## START Recorded data

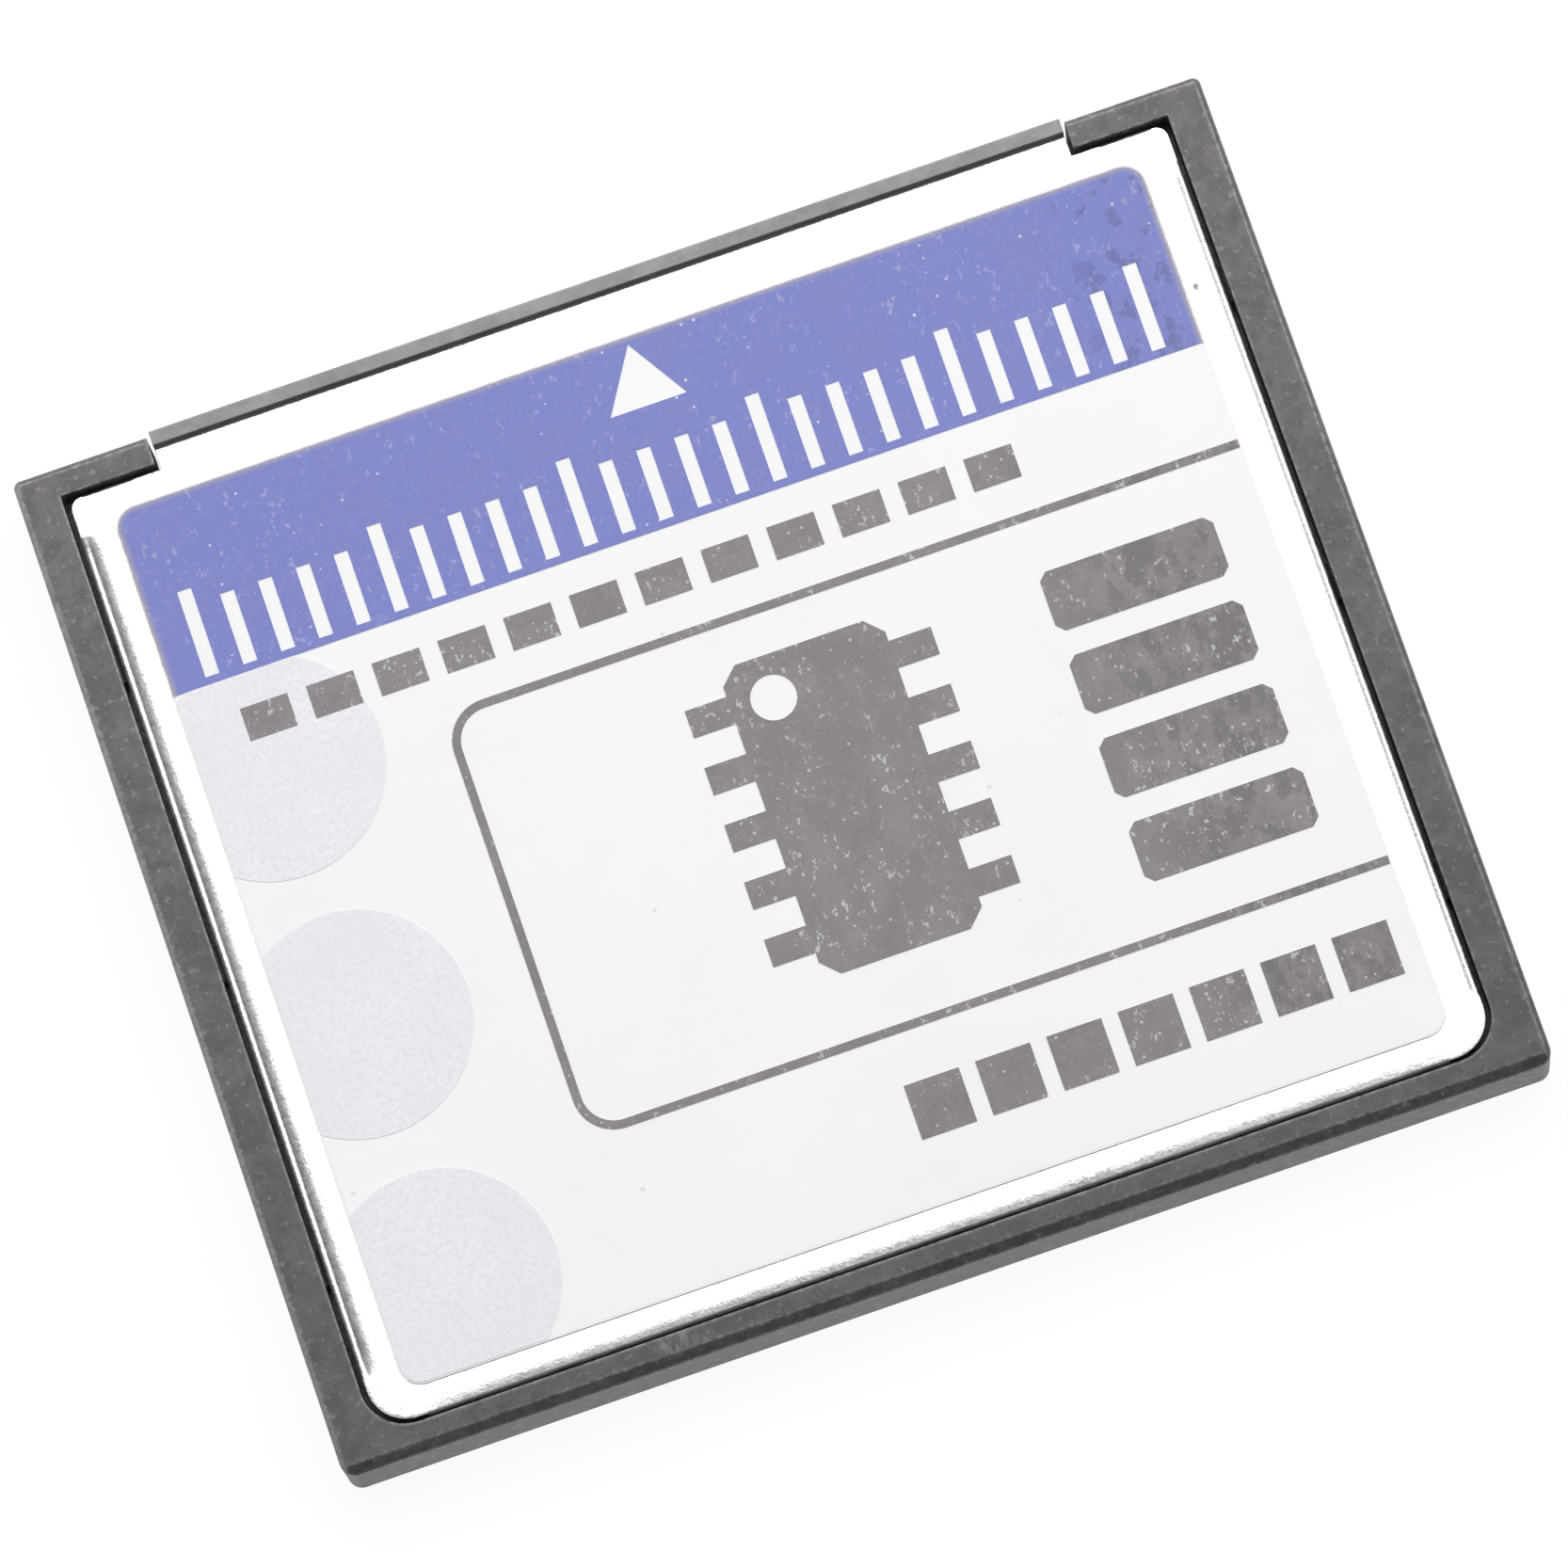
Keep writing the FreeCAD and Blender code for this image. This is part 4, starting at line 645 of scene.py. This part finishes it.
# Sag at points of the plan: the deeper of the left edge's and the back edge's, each faded out by a smooth
# step at the ends of its flange
def sagOver(plan):
    shape, fade = coverShape, coverShape["sagFade"]
    across, along = plan[..., 0], plan[..., 1]
    sideLow, sideHigh = shape["sideFlange"]
    lengthwise = smoothStep((along - sideLow) / fade) * smoothStep((sideHigh - along) / fade)
    widthwise = smoothStep((shape["backFlange"] - np.abs(across)) / fade)
    return np.maximum(sagOf(shape["half"] + across, *shape["leftSag"]) * lengthwise,
                      sagOf(along - shape["back"], *shape["backSag"]) * widthwise)


# Columns of a side flange that are a window's first edge and have its other edge as the next column
def windowStarts(foot, facing, hangs):
    along, windowHalf = foot[:, 1], coverShape["windowHalf"]
    fromWindow = np.abs(along[:, None] - np.array(coverShape["windows"]))
    atEdge = np.isclose(fromWindow, windowHalf).any(axis=1)
    spans = np.isclose(np.abs(along - np.roll(along, -1)), 2 * windowHalf)
    return np.flatnonzero(hangs & (np.abs(facing[:, 0]) > 0.5) & atEdge & spans)


# Four walls of each window, between the flange's outer rows and its inner rows
def windowWalls(numbers, outer, inner, starts):
    after = starts + 1
    ends = [np.stack([numbers[outer, end], numbers[outer + 1, end], numbers[inner, end],
                      numbers[inner + 1, end]], axis=-1) for end in (starts, after)]
    top = np.stack([numbers[outer, starts], numbers[outer, after], numbers[inner + 1, after],
                    numbers[inner + 1, starts]], axis=-1)
    bottom = np.stack([numbers[outer + 1, starts], numbers[outer + 1, after], numbers[inner, after],
                       numbers[inner, starts]], axis=-1)
    return [*ends, top, bottom]


# Cover: place = foot + facing * (reach + distance), height = face + turn * (depth + sag), with the rows of a
# flange or of a cut edge in each column, and the pressed line only on the right. Rings further in are the
# first or the last row drawn to the middle, and the windows are quads left out
def makeCover(name, side):
    shape, node = coverShape, side["node"]
    low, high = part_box(node)
    face = (high.z if side["turn"] < 0 else low.z) / mm
    flange, cut, rowsBefore = sheetRows(side)
    half = coverHalf()
    mirrored = half[1:-1][::-1] * np.array([-1, 1, -1, 1, 1, 1])
    columns = np.concatenate([half, mirrored])
    foot, facing, reach, hangs = columns[:, :2], columns[:, 2:4], columns[:, 4], columns[:, 5] > 0
    across = np.where(hangs, flange[0][:, None], cut[0][:, None]) + reach
    plan = foot + facing * across[..., None]
    level = np.where(hangs, flange[1][:, None], cut[1][:, None])
    rightward, lineRows = facing[:, 0] > 0.5, slice(1, 1 + shape["line"][2])
    level[lineRows] *= rightward
    middle = np.array([0.0, (shape["back"] + shape["front"]) / 2])
    draws = 1 - (np.array(shape["rings"]) - shape["flat"]) / shape["half"]
    outerRings = middle + (plan[0] - middle) * draws[::-1, None, None]
    innerRings = middle + (plan[-1] - middle) * draws[list(shape["innerRings"]), None, None]
    plan = np.concatenate([outerRings, plan, innerRings])
    level = np.concatenate([np.zeros(outerRings.shape[:2]), level,
                            np.full(innerRings.shape[:2], shape["sheet"])])
    outer = draws.size + rowsBefore
    inner = outer + 6  # the window's foot and top on the flange's inner side
    sagged = sagOver(plan)
    sagged[outer:] = 0
    height = face + side["turn"] * (level + side["sag"] * sagged)
    rows, count = height.shape
    grid = np.concatenate([plan, height[..., None]], axis=-1).reshape(-1, 3)
    poles = np.array([[*middle, face], [*middle, face + side["turn"] * shape["sheet"]]])
    numbers = np.arange(rows * count).reshape(rows, count)
    starts = windowStarts(foot, facing, hangs)
    keep = np.ones((rows - 1, count), bool)
    keep[np.ix_([outer, inner], starts)] = False
    faceSets = [ringQuads(numbers)[keep.reshape(-1)], fanTo(numbers[0], numbers.size),
                fanTo(numbers[-1], numbers.size + 1), *windowWalls(numbers, outer, inner, starts)]
    newPiece(name, np.concatenate([grid, poles]) * mm, faceSets, steelMaterial, [node])


# Strips bent along a path: a bevelled rectangle follows the path's points, upright to its slope, and
# each copy is origin + reach * direction + width * side + height * up, all copies in one array
def bentStrips(name, copies, shape, material, replaced):
    # Each corner's side, its upper or lower half, and the bevel's shift along both
    section = np.array([(1, 1, 0, -1), (1, 1, -1, 0), (-1, 1, 1, 0), (-1, 1, 0, -1),
                        (-1, -1, 0, 1), (-1, -1, 1, 0), (1, -1, -1, 0), (1, -1, 0, 1)], float)
    sideways = section[:, 0] * shape["width"] / 2 + section[:, 2] * shape["bevel"]
    upward = section[:, 1] * shape["thickness"] / 2 + section[:, 3] * shape["bevel"]
    blocks, faceSets, start = [], [], 0
    for path, origins, directions in copies:
        slope = np.gradient(path, axis=0)
        slope /= np.linalg.norm(slope, axis=1, keepdims=True)
        normal = np.stack([-slope[:, 1], slope[:, 0]], axis=-1)
        reach = path[:, None, 0] + normal[:, None, 0] * upward
        height = path[:, None, 1] + normal[:, None, 1] * upward
        sides = np.stack([-directions[:, 1], directions[:, 0]], axis=-1)
        plan = (origins[:, None, None, :2] + reach[None, :, :, None] * directions[:, None, None, :]
                + sideways[None, None, :, None] * sides[:, None, None, :])
        lift = np.broadcast_to(height[None] + origins[:, None, None, 2], plan.shape[:3])
        block = np.concatenate([plan, lift[..., None]], axis=-1)
        numbers = start + np.arange(block[..., 0].size).reshape(block.shape[:3])
        following = np.roll(numbers, -1, axis=2)
        faceSets.append(np.stack([numbers[:, :-1], following[:, :-1], following[:, 1:], numbers[:, 1:]],
                                 axis=-1).reshape(-1, 4))
        faceSets.append(numbers[:, 0, ::-1])
        faceSets.append(numbers[:, -1])
        blocks.append(block.reshape(-1, 3))
        start += numbers.size
    newPiece(name, np.concatenate(blocks), faceSets, material, replaced, outward=True)


contactShape = {"thickness": 0.12 * mm, "width": 0.3 * mm, "bevel": 0.02 * mm, "samples": 64, "perRow": 25,
                "bow": 0.1 * mm, "bowPlace": 0.85 * mm, "bowWidth": 0.45 * mm, "footLength": 0.7 * mm,
                "dropLength": 0.62 * mm}


# Contact: height = beam level + bow * exp(-((reach - place) / width) ^ 2) towards the other row, eased down
# to the foot's level by a smooth step
def makeContacts():
    shape, copies = contactShape, []
    for nodeName, inward in (("upper_contacts", -1.0), ("lower_contacts", 1.0)):
        low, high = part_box(nodeName)
        beam, foot = (high.z, low.z) if inward < 0 else (low.z, high.z)
        beam, foot = beam + inward * shape["thickness"] / 2, foot - inward * shape["thickness"] / 2
        length = high.y - low.y
        reach = np.linspace(0, length, shape["samples"])
        bow = shape["bow"] * np.exp(-((reach - shape["bowPlace"]) / shape["bowWidth"]) ** 2)
        dropStart = length - shape["footLength"] - shape["dropLength"]
        share = smoothStep((reach - dropStart) / shape["dropLength"])
        height = (beam + inward * bow) * (1 - share) + foot * share
        places = np.linspace(low.x + shape["width"] / 2, high.x - shape["width"] / 2, shape["perRow"])
        origins = np.stack([places, np.full_like(places, high.y), np.zeros_like(places)], axis=-1)
        directions = np.tile([0.0, -1.0], (len(places), 1))
        copies.append((np.stack([reach, height], axis=-1), origins, directions))
    bentStrips("contactSprings", copies, shape, plain["goldPlate"],
               ["upper_contacts", "lower_contacts"])


# For each chip its leads' node, and how many leads stand on each side that faces along X and along Y. The
# inset is from a chip's corner to its first lead, where all four sides have leads
leadShape = {
    "thickness": 0.12 * mm, "width": 0.22 * mm, "bevel": 0.02 * mm, "samples": 18, "dropFrom": 0.08,
    "dropShare": 0.62, "inset": 0.75 * mm,
    "chips": {
        "front_flash_chip": ("front_flash_leads", (24, 0)),
        "rear_flash_chip": ("rear_flash_leads", (24, 0)),
        "controller_chip": ("controller_leads", (12, 12)),
        "regulator_chip": ("regulator_leads", (0, 3)),
    },
}


# Lead: flat out of the package, eased down by a smooth step, then flat on the board
def makeLeads():
    shape, copies = leadShape, []
    thickness, width, inset = shape["thickness"], shape["width"], shape["inset"]
    for chipName, (leadName, counts) in shape["chips"].items():
        chipLow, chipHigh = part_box(chipName)
        low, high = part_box(leadName)
        span = (chipLow.x - low.x) if counts[0] else (chipLow.y - low.y)
        reach = np.linspace(0, span, shape["samples"])
        share = smoothStep((reach / span - shape["dropFrom"]) / shape["dropShare"])
        height = (high.z - thickness / 2) * (1 - share) + (low.z + thickness / 2) * share
        path = np.stack([reach, height], axis=-1)
        for axis, count in enumerate(counts):
            if not count:
                continue
            other = 1 - axis
            if all(counts):
                places = np.linspace(chipLow[other] + inset, chipHigh[other] - inset, count)
            else:
                places = np.linspace(low[other] + width / 2, high[other] - width / 2, count)
            for sign, edge in ((1.0, chipHigh[axis]), (-1.0, chipLow[axis])):
                origins = np.zeros((count, 3))
                origins[:, axis] = edge
                origins[:, other] = places
                directions = np.zeros((count, 2))
                directions[:, axis] = sign
                copies.append((path, origins, directions))
    bentStrips("packageLeads", copies, shape, plain["tinPlate"],
               [leadName for leadName, counts in shape["chips"].values()])


makeCover("upperCoverSkin", coverSides["upper"])
makeCover("lowerCoverSkin", coverSides["lower"])
makeLabel()
makeContacts()
makeLeads()

floorLook = {"half": 1.2, "level": -0.01 * mm, "white": 0.93, "shade": 0.09, "bounce": 0.9}


def mixShader(tree, factor, first, second):
    return addNode(tree, "ShaderNodeMixShader", {0: factor, 1: first, 2: second}).outputs[0]


# Floor: bounces light as white paper, shows the camera a nearly even white that keeps a faint shadow, and is
# clear from below so that the underside can be looked at
def makeFloor():
    half, level = floorLook["half"], floorLook["level"]
    corners = np.array([[-half, -half, level], [half, -half, level],
                        [half, half, level], [-half, half, level]])
    mesh = bpy.data.meshes.new("studioFloor")
    mesh.from_pydata(corners.tolist(), [], [(0, 1, 2, 3)])
    material, tree, surface = newMaterial("floorPaper")[:3]
    bounce, shade = (addNode(tree, "ShaderNodeBsdfDiffuse", {"Color": rgba((floorLook[key],) * 3)}).outputs[0]
                     for key in ("bounce", "shade"))
    inputs = {"Color": rgba((1.0, 1.0, 1.0)), "Strength": floorLook["white"]}
    white = addNode(tree, "ShaderNodeEmission", inputs).outputs[0]
    shown = addNode(tree, "ShaderNodeAddShader", {0: shade, 1: white}).outputs[0]
    path = addNode(tree, "ShaderNodeLightPath").outputs
    seen = mathOf(tree, "MAXIMUM", path["Is Camera Ray"], path["Is Glossy Ray"])
    behind = addNode(tree, "ShaderNodeNewGeometry").outputs["Backfacing"]
    clear = addNode(tree, "ShaderNodeBsdfTransparent").outputs[0]
    oneSided = mixShader(tree, behind, mixShader(tree, seen, bounce, shown), clear)
    output = surface.outputs["BSDF"].links[0].to_node
    tree.nodes.remove(surface)
    tree.links.new(oneSided, output.inputs["Surface"])
    mesh.materials.append(material)
    floor = bpy.data.objects.new("studioFloor", mesh)
    scene.collection.objects.link(floor)


skyLook = {"low": 0.08, "top": 0.48, "blend": (0.05, 0.7), "tilt": (0.8, 0.9), "least": 0.1}


# Sky: bright overhead and darker towards the horizon, brighter to the right and beyond the socket edge, and
# white where the camera sees it
def makeSky():
    world = bpy.data.worlds.new("studioSky")
    scene.world = world
    world.use_nodes = True
    tree = world.node_tree
    tree.nodes.clear()
    parts = partsOf(tree, addNode(tree, "ShaderNodeTexCoord").outputs["Generated"])
    rightTilt, frontTilt = skyLook["tilt"]
    tilt = mathOf(tree, "ADD", productOf(tree, parts["X"], rightTilt), productOf(tree, parts["Y"], frontTilt))
    tilt = mathOf(tree, "MAXIMUM", mathOf(tree, "ADD", tilt, 1.0), skyLook["least"])
    glow = productOf(tree, rampOf(tree, parts["Z"], *skyLook["blend"], skyLook["low"], skyLook["top"]), tilt)
    seen = addNode(tree, "ShaderNodeLightPath").outputs["Is Camera Ray"]
    background = addNode(tree, "ShaderNodeBackground", {"Color": rgba((1.0, 1.0, 1.0)),
                                                        "Strength": mathOf(tree, "MAXIMUM", glow, seen)})
    addNode(tree, "ShaderNodeOutputWorld", {"Surface": background.outputs[0]})


lampColour = (1.0, 0.995, 0.99)
lamps = {
    "keyLamp": {"place": (0.05, 0.24, 0.41), "size": (0.36, 0.42), "power": 1.32},
    "rightLamp": {"place": (0.4, 0.06, 0.3), "size": (0.3, 0.3), "power": 0.44},
    "leftLamp": {"place": (-0.46, 0.05, 0.07), "size": (0.3, 0.08), "power": 0.36},
}


# Rectangular lamp that looks at the card's middle
def makeLamp(name, place, size, power):
    lamp = bpy.data.lights.new(name, "AREA")
    lamp.shape = "RECTANGLE"
    lamp.size, lamp.size_y = size
    lamp.energy = power
    lamp.color = lampColour
    holder = bpy.data.objects.new(name, lamp)
    scene.collection.objects.link(holder)
    holder.location = place
    holder.rotation_euler = (-Vector(place)).to_track_quat("-Z", "Y").to_euler()


cameraLook = {"distance": 0.3706, "elevation": 77.52, "azimuth": -3.81, "roll": -15.31,
              "target": (0.143 * mm, 0.051 * mm, 0.0), "pixelsPerMm": 31.197, "pictureWidth": 1666,
              "sensor": 36.0, "clip": (0.01, 10.0)}


# Camera: stands off from the target along its back vector and is rolled about it, as the photograph was taken
def makeCamera():
    elevation, azimuth, roll = (math.radians(cameraLook[name]) for name in ("elevation", "azimuth", "roll"))
    back = Vector((math.sin(azimuth) * math.cos(elevation), -math.cos(azimuth) * math.cos(elevation),
                   math.sin(elevation)))
    right = Vector((math.cos(azimuth), math.sin(azimuth), 0))
    up = back.cross(right)
    rolledRight = right * math.cos(roll) + up * math.sin(roll)
    rolledUp = up * math.cos(roll) - right * math.sin(roll)
    data = bpy.data.cameras.new("photoCamera")
    data.sensor_width = cameraLook["sensor"]
    pixelsPerMetre = cameraLook["pixelsPerMm"] / mm
    data.lens = cameraLook["sensor"] * pixelsPerMetre * cameraLook["distance"] / cameraLook["pictureWidth"]
    data.clip_start, data.clip_end = cameraLook["clip"]
    camera = bpy.data.objects.new("photoCamera", data)
    scene.collection.objects.link(camera)
    place = Vector(cameraLook["target"]) + back * cameraLook["distance"]
    turn = Matrix((rolledRight, rolledUp, back)).transposed().to_4x4()
    camera.matrix_world = Matrix.Translation(place) @ turn
    scene.camera = camera


makeFloor()
makeSky()
for lampName, lampShape in lamps.items():
    makeLamp(lampName, lampShape["place"], lampShape["size"], lampShape["power"])
makeCamera()
scene.view_settings.view_transform = "Standard"
print("stage set")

## END Recorded data

In the listing above, please print only the lines from the first one to the line where "return np.flatnonzero(hangs &" appears, exactly as written, both of those lines included.

■ **Reply**
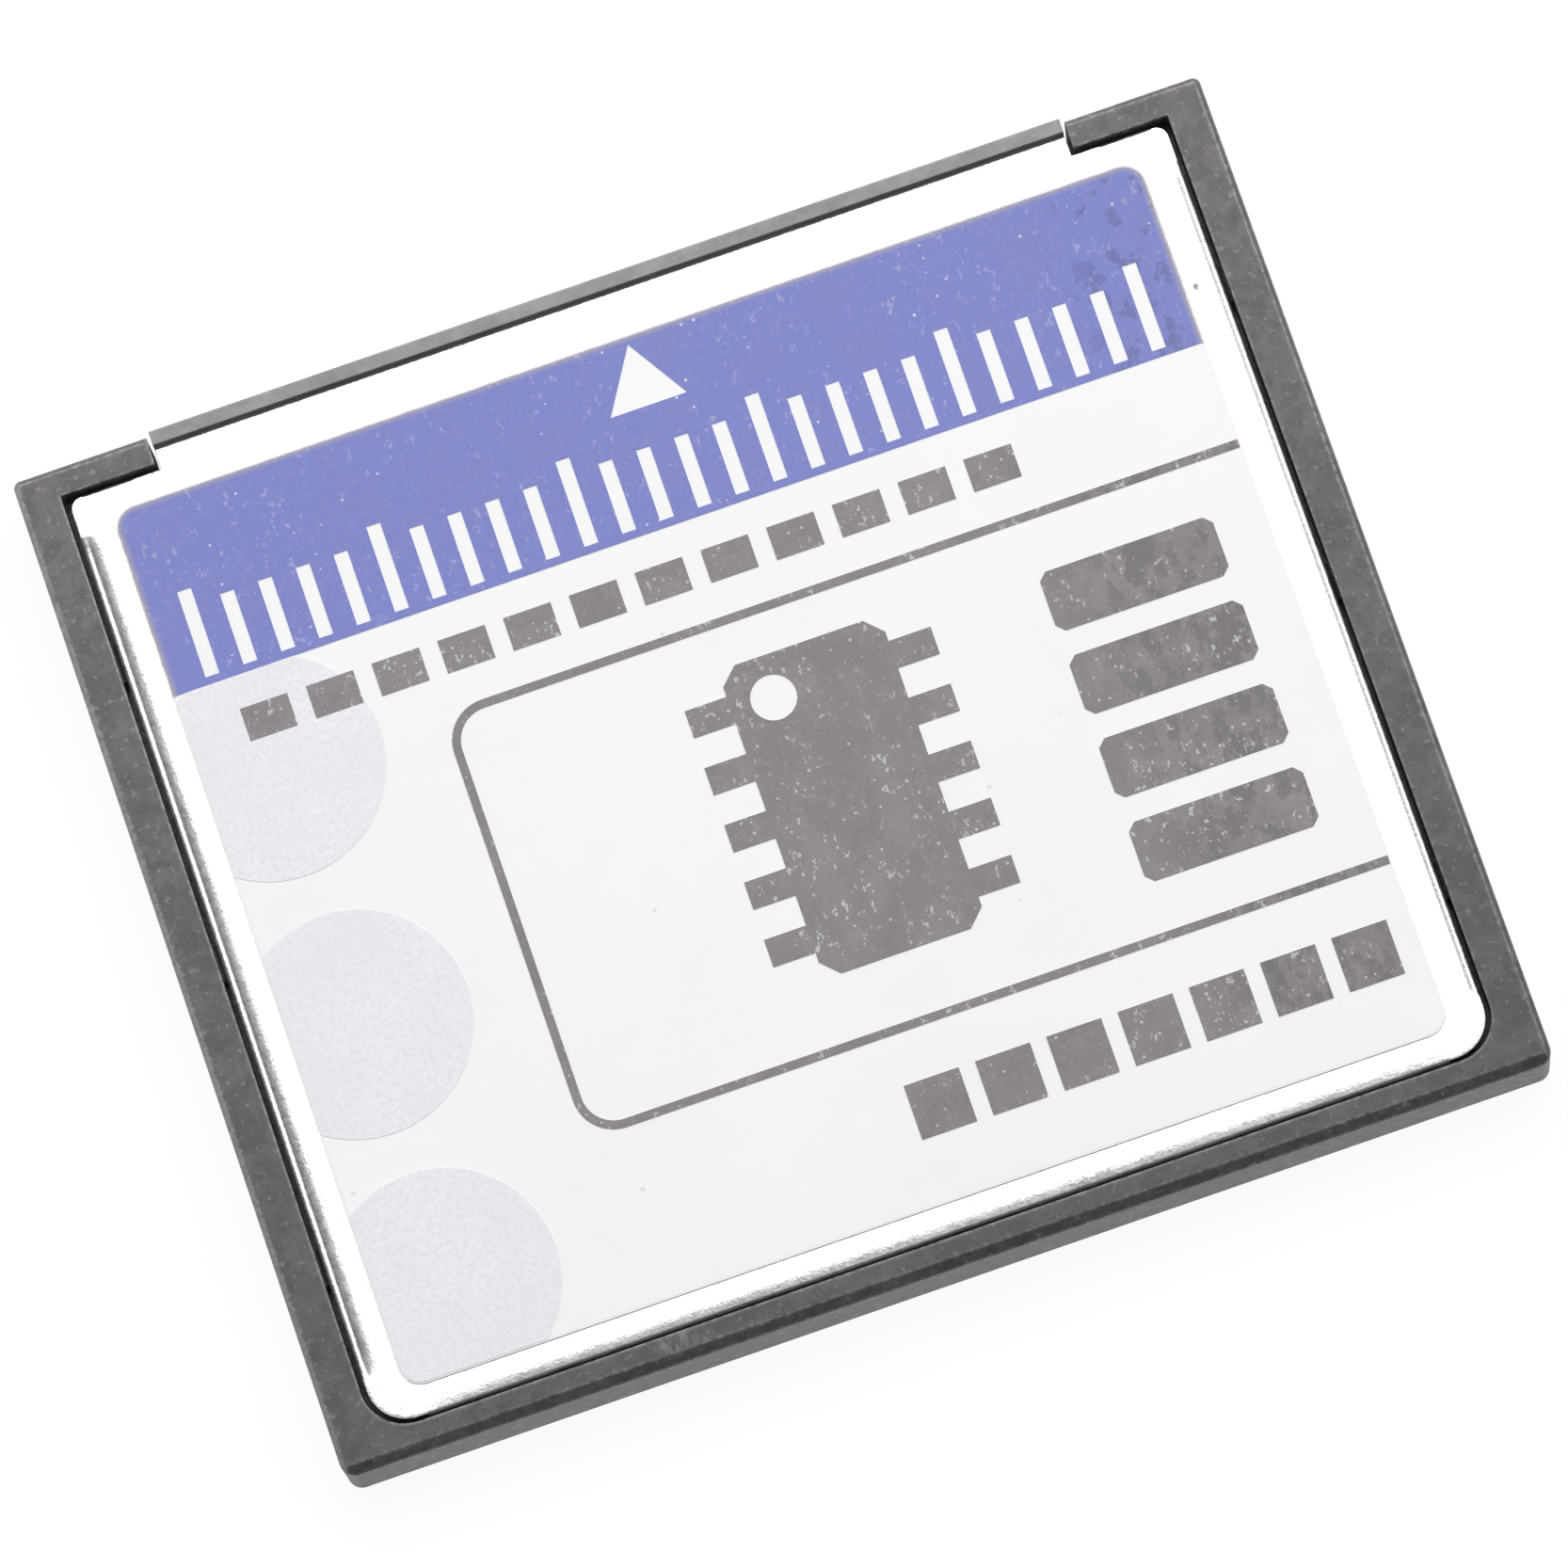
Keep writing the FreeCAD and Blender code for this image. This is part 4, starting at line 645 of scene.py. This part finishes it.
# Sag at points of the plan: the deeper of the left edge's and the back edge's, each faded out by a smooth
# step at the ends of its flange
def sagOver(plan):
    shape, fade = coverShape, coverShape["sagFade"]
    across, along = plan[..., 0], plan[..., 1]
    sideLow, sideHigh = shape["sideFlange"]
    lengthwise = smoothStep((along - sideLow) / fade) * smoothStep((sideHigh - along) / fade)
    widthwise = smoothStep((shape["backFlange"] - np.abs(across)) / fade)
    return np.maximum(sagOf(shape["half"] + across, *shape["leftSag"]) * lengthwise,
                      sagOf(along - shape["back"], *shape["backSag"]) * widthwise)


# Columns of a side flange that are a window's first edge and have its other edge as the next column
def windowStarts(foot, facing, hangs):
    along, windowHalf = foot[:, 1], coverShape["windowHalf"]
    fromWindow = np.abs(along[:, None] - np.array(coverShape["windows"]))
    atEdge = np.isclose(fromWindow, windowHalf).any(axis=1)
    spans = np.isclose(np.abs(along - np.roll(along, -1)), 2 * windowHalf)
    return np.flatnonzero(hangs & (np.abs(facing[:, 0]) > 0.5) & atEdge & spans)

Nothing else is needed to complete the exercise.